In a nation hyper-sensitive to national defense and homeland security, the Gold’n Plump settlement is significant progress towards integrating an entire people group that has so far existed only on the periphery of American culture. As has always been the case, immigrant groups contribute most to a culture and are most satisfied when they have a sense of belonging within their new land. Integration is the best Department of Homeland Security the United States has ever had. Hopefully this Gold’n Plump settlement signals an era when the United States will spend more on English-as-a-Second-Language classes than it does on military translators, a time when America invests more in its immigrant groups than in creating refugees in distant lands, a new beginning when integration trumps deportation or criminalization as our policy towards newcomers to the American dream.

Sadly, that day is not yet here.
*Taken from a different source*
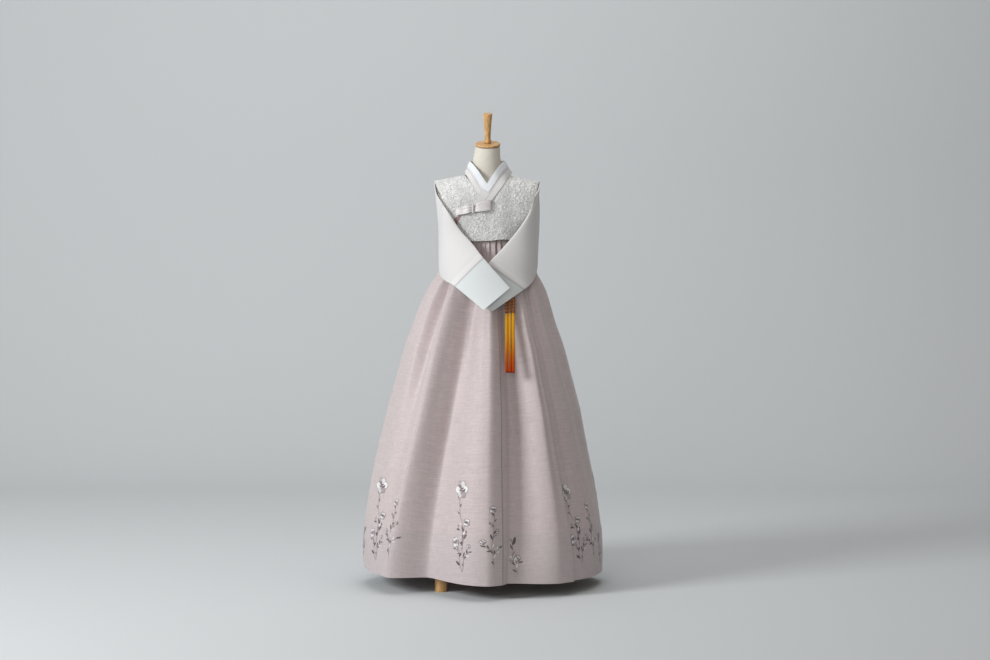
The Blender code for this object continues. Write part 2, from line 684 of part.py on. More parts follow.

In another breaking news item this past week, a prostitution ring was broken up in Austin, MN. Keila Villanueva and Miguel Isep-Roman, both American citizens, ran a brothel and a prostitution ring in Austin and the Twin Cities (Ruzek, Tim).  As is so often the case, the prostitutes were illegal immigrants coerced into selling themselves for money and continued secrecy. While Somalis moved toward a fuller integration in American life this past week, extralegal workers are still living lives of secrecy, still susceptible to being manipulated by corporations trying to save a few dollars or people who see them as a means to an end. As long as public policy continues to hold out no hope for extralegal immigrants to work towards citizenship, we will still have millions of people living without basic human rights. They will work in our factories and our fields, in our brothels and night clubs, not because of lack of experience or potential but merely because they lack some papers. This should not be.